One out of every three Americans was affected by a healthcare record breach last year, or more than 113 million people, up more than 10-fold from 12.6 million in 2014, according to a report released yesterday by Bitglass.
Types of breaches changed dramatically, as well. In 2014, 68 of breached medical records were due to lost or stolen devices, but that percentage dropped to 2 percent last year.
Instead, in 2015, 98 percent of lost records were due to large-scale breaches.
"Lost and stolen devices have traditionally been the biggest source or compromised medical records," said Rich Campagna, vice president of products at Bitglass. "And that's completely switched."
One reason is that financial institutions have worked hard to reduce the value of stolen credit card numbers, he said, by quickly canceling and re-issuing stolen cards. Healthcare information, however, which includes insurance data, addresses, Social Security numbers and birth dates, continues to hold its value over time.
Meanwhile, healthcare organizations have locked down their devices.
There were a total of 140 breaches in 2014 due to loss or theft, and that dropped to just 97 last year.
"Last year, a much higher percentage of devices have shipped with encryption enabled," Campagna said.
Cyber attackers tended to use standard methods to compromise healthcare organizations last year, he added, using phishing to get employee credentials than leveraging those credentials to get at the data itself.
"It's striking how run-of-the-mill these attacks have been," he said.
He recommended that companies train employees to spot phishing attacks, keep an eye out for similar-looking domains used to host spoofed corporate login or HR screens, and introduce two-factor authentication for suspicious logins.
"An employee logging in from a computer inside the network, it might be a low-risk situation," he said. "But if an employee is logging in from North Korea on an Android device -- when they previously only used iPhones -- that could be flagged."
In fact, many healthcare organizations are missing the opportunity to take advantage of two-factor authentication systems that are already in place.

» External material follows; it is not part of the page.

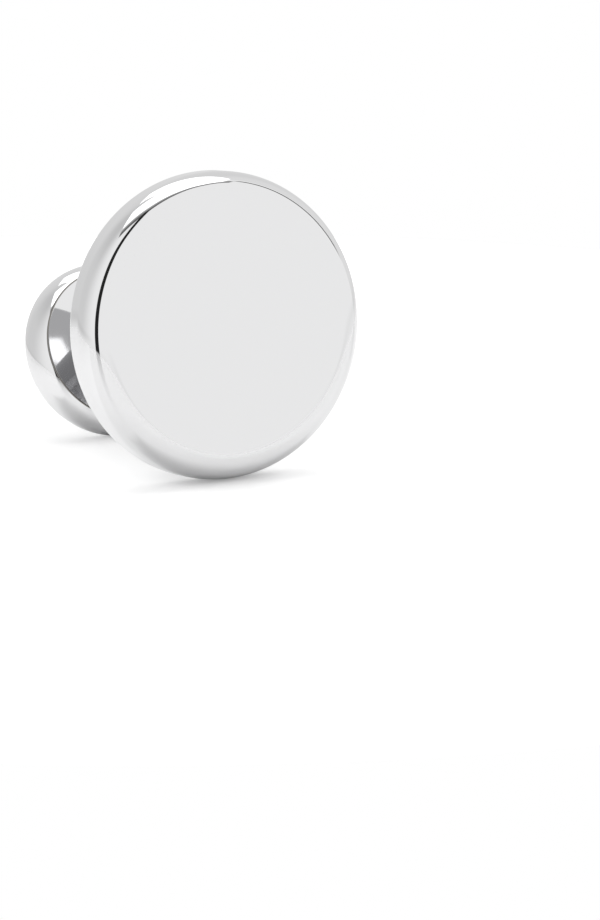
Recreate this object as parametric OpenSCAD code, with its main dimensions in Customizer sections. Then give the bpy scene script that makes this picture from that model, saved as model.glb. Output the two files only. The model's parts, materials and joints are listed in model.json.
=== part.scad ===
// Cufflink with a round polished face, a curved post and a fixed round button back.
// It lies on a table on the rims of its two discs, with the post bowed upwards.
// The face looks towards -Y and a little up, and the table is the plane z = 0.

/* [Face disc] */
// Diameter of the face disc
face_d = 19; // [18:0.5:24]
// Thickness of the face disc
face_t = 3.1; // [2.8:0.1:4.5]
// Radius of the wide soft edge round the face
face_front_round = 1.7; // [0.6:0.1:2]
// Radius of the small edge round the back of the face disc
face_rear_round = 0.5; // [0.2:0.1:0.6]

/* [Button back] */
// Diameter of the button
button_d = 11.2; // [9:0.2:11.8]
// Thickness of the button
button_t = 2.6; // [2.6:0.1:3.2]
// Radius of the wide barrel edge that looks towards the face disc
button_inner_round = 2.2; // [1.2:0.1:2.2]
// Angle at which the barrel edge meets the flat side, in degrees
button_inner_angle = 40; // [40:1:60]
// Radius of the outer edge
button_outer_round = 0.9; // [0.4:0.1:0.9]

/* [Post] */
// Straight distance between the two discs, from centre to centre of the faces that hold the cuff
cuff_gap = 13.2; // [11:0.1:15]
// Diameter of the post
post_d = 3; // [2.4:0.1:4]
// Angle that the post bends through, in degrees
post_bend = 18; // [6:1:20]
// Straight length of the post at each end
post_end = 1; // [0.8:0.1:2]

/* [Tenons and sockets] */
// Diameter of the tenons turned on the ends of the post
tenon_d = 2; // [1.2:0.1:2.2]
// Chamfer at the tip of each tenon
tenon_chamfer = 0.2; // [0.1:0.05:0.3]
// Depth of the socket in the face disc
face_socket_depth = 1.5; // [0.8:0.1:1.8]
// Depth of the socket in the button
button_socket_depth = 1.2; // [0.8:0.1:1.4]
// Room for the filler metal round each tenon and at its tip
braze_gap = 0.05; // [0.02:0.01:0.1]

/* [Brazed fillets] */
// Leg of the fillet between the face disc and the post
face_fillet = 0.6; // [0.3:0.1:0.8]
// Leg of the fillet between the button and the post
button_fillet = 0.5; // [0.3:0.1:0.8]
// Thickness that each fillet keeps at its two edges
fillet_land = 0.05; // [0.03:0.01:0.1]

/* [Hidden] */
$fn = 96;
overrun = 0.5;

face_r = face_d / 2;
button_r = button_d / 2;
post_r = post_d / 2;
tenon_r = tenon_d / 2;

// The post is an arc between two short straight ends, so each disc stands square to its end of the post.
half_bend = post_bend / 2;
arc_r = (cuff_gap / 2 - post_end * cos(half_bend)) / sin(half_bend);
arc_centre_z = post_end * sin(half_bend) - arc_r * cos(half_bend);

// Places of the edge rounds where the link meets the table and where it reaches furthest.
// Each is [y, z] before the link is laid down, with the chord of the post along Y.
function on_face(back, out) = [
    -back * cos(half_bend) + out * sin(half_bend),
    -back * sin(half_bend) - out * cos(half_bend)];
function on_button(back, out) = [
    cuff_gap + back * cos(half_bend) - out * sin(half_bend),
    -back * sin(half_bend) - out * cos(half_bend)];
face_foot = on_face(face_rear_round, face_r - face_rear_round);
face_nose = on_face(face_t - face_front_round, face_r - face_front_round);
button_foot = on_button(button_t - button_outer_round, button_r - button_outer_round);
button_tail = on_button(button_t - button_outer_round, button_outer_round - button_r);

// The link is tipped until both feet rest on the table.
foot_step = button_foot - face_foot;
lie = asin((button_outer_round - face_rear_round) / norm(foot_step)) - atan2(foot_step[1], foot_step[0]);
function laid_y(place) = place[0] * cos(lie) - place[1] * sin(lie);
function laid_z(place) = place[0] * sin(lie) + place[1] * cos(lie);
lift = face_rear_round - laid_z(face_foot);
reach_front = laid_y(face_nose) - face_front_round;
reach_back = laid_y(button_tail) + button_outer_round;
centring = -(reach_front + reach_back) / 2;

// Lays the finished link on the table, centred front to back.
module laid_down() {
    translate([0, centring, lift]) rotate([lie, 0, 0]) children();
}

// Frame of the face disc: z = 0 is its back, +z runs out through the face.
module at_face() {
    laid_down() rotate([90 + half_bend, 0, 0]) children();
}

// Frame of the button: z = 0 is the side that holds the cuff, +z runs towards the face disc.
module at_button() {
    laid_down() translate([0, cuff_gap, 0]) rotate([90 - half_bend, 0, 0]) children();
}

// Half of a disc's section, from the axis outwards, with a round at its lower and its upper corner.
// At low_angle 0 the lower round runs smoothly into the flat, and above 0 it meets the flat in a crisp edge.
module disc_section(radius, thickness, low_round, high_round, low_angle = 0) {
    difference() {
        square([radius, thickness]);
        translate([radius - high_round, thickness - high_round]) corner(high_round);
        translate([radius - low_round, low_round * cos(low_angle)]) mirror([0, 1]) corner(low_round);
    }
}

// What a round takes off a square corner, with the centre of the round at the origin.
module corner(round) {
    difference() {
        square(round + overrun);
        circle(r = round);
    }
}

// Blind hole that takes a tenon, open at z = 0.
module socket(depth) {
    translate([0, 0, -overrun]) cylinder(r = tenon_r + braze_gap, h = depth + overrun);
}

// One end of the post, running along +y from y = 0: a straight stub and then a tenon.
module post_tip(depth) {
    tip = post_end + depth - braze_gap;
    rotate([-90, 0, 0]) {
        cylinder(r = post_r, h = post_end);
        cylinder(r = tenon_r, h = tip - tenon_chamfer);
        translate([0, 0, tip - tenon_chamfer])
            cylinder(r1 = tenon_r, r2 = tenon_r - tenon_chamfer, h = tenon_chamfer);
    }
}

// Ring of filler metal with a hollow outline, below z = 0, in the corner round the post.
module braze_ring(leg) {
    rotate_extrude() difference() {
        translate([post_r, -leg]) square(leg);
        translate([post_r + leg + fillet_land, -leg - fillet_land]) circle(r = leg);
    }
}

// Turned disc with the flat polished face, a wide soft edge and a blind socket in its back.
module face_disc() {
    color([0.87, 0.88, 0.89]) at_face() difference() {
        rotate_extrude() disc_section(face_r, face_t, face_rear_round, face_front_round);
        socket(face_socket_depth);
    }
}

// Curved rod with a tenon turned on each end.
module post() {
    color([0.83, 0.84, 0.85]) laid_down() translate([0, cuff_gap / 2, arc_centre_z])
        rotate([0, -90, 0]) rotate([0, 0, -half_bend]) union() {
            rotate_extrude(angle = post_bend) translate([arc_r, 0]) circle(r = post_r);
            translate([arc_r, 0, 0]) mirror([0, 1, 0]) post_tip(face_socket_depth);
            rotate([0, 0, post_bend]) translate([arc_r, 0, 0]) post_tip(button_socket_depth);
        }
}

// Turned button with a barrel edge and a blind socket in the side that holds the cuff.
module button_back() {
    color([0.85, 0.86, 0.87]) at_button() mirror([0, 0, 1]) difference() {
        rotate_extrude()
            disc_section(button_r, button_t, button_inner_round, button_outer_round, button_inner_angle);
        socket(button_socket_depth);
    }
}

// Filler metal drawn into the corner between the face disc and the post.
module face_braze() {
    color([0.79, 0.79, 0.78]) at_face() braze_ring(face_fillet);
}

// Filler metal drawn into the corner between the button and the post.
module button_braze() {
    color([0.79, 0.79, 0.78]) at_button() mirror([0, 0, 1]) braze_ring(button_fillet);
}

face_disc();
post();
button_back();
face_braze();
button_braze();
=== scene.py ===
import json
import math

import bpy
import numpy as np
from mathutils import Matrix


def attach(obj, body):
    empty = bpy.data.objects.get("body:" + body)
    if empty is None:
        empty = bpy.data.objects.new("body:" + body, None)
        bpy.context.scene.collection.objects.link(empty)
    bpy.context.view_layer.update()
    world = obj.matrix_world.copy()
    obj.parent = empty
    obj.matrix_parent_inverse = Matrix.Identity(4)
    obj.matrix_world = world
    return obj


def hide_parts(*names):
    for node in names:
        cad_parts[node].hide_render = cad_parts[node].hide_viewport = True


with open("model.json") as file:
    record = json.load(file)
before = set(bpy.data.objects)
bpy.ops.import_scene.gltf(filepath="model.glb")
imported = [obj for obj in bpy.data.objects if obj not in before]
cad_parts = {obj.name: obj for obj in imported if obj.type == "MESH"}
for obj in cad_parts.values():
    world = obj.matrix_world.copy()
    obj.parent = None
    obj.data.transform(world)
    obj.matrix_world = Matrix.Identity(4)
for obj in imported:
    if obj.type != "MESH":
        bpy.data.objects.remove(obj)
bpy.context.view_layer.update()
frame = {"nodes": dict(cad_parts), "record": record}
mounts = {mount["name"]: mount for mount in frame["record"]["mounts"]}
millimetre = 0.001
print("frame loaded:", sorted(frame["nodes"]))


# Shader maths

class Wire:
    # An output socket of a node tree. Python's operators on it add Math nodes to that tree.
    def __init__(self, tree, socket):
        self.tree, self.socket = tree, socket

    def node(self, kind, settings=None, inputs=None, output=0):
        return addNode(self.tree, kind, settings, inputs, output)

    def outputs(self, *names):
        # Outputs of the node that this one belongs to
        return [Wire(self.tree, self.socket.node.outputs[name]) for name in names]

    def maths(self, operation, *others):
        return combine(self.tree, operation, self, *others)

    def __add__(self, other):
        return self.maths("ADD", other)

    def __sub__(self, other):
        return self.maths("SUBTRACT", other)

    def __rsub__(self, other):
        return combine(self.tree, "SUBTRACT", other, self)

    def __mul__(self, other):
        return self.maths("MULTIPLY", other)

    def __truediv__(self, other):
        return self.maths("DIVIDE", other)

    def __rtruediv__(self, other):
        return combine(self.tree, "DIVIDE", other, self)

    __radd__, __rmul__ = __add__, __mul__

    def vector(self, operation, other=(0, 0, 0), output=0):
        return self.node("ShaderNodeVectorMath", {"operation": operation}, {0: self, 1: other}, output)

    def rise(self, low, high):
        # 0 below low, 1 above high and a smooth step between them
        smooth = {"interpolation_type": "SMOOTHSTEP"}
        return self.node("ShaderNodeMapRange", smooth, {0: self, 1: low, 2: high})

    def band(self, low, high, soft):
        # 1 between low and high, falling to 0 over soft on either side
        return self.rise(low - soft, low + soft) * (1 - self.rise(high - soft, high + soft))

    def blend(self, low, high):
        # low where this value is 0 and high where it is 1
        return low + (high - low) * self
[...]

For example, 37 percent of healthcare organization were using Google Apps or Office 365 in 2015, up from 8 percent in 2014.
But only 5.2 percent were using the single sign-on feature of these platforms, a basic security precaution.
"A lot of healthcare organizations are moving away from on-premises applications to the cloud," Campagna said.
"That makes the other types of authentication techniques, like multi-factor, much more important. It can be secure, but only if the cloud applications are used in a secure fashion."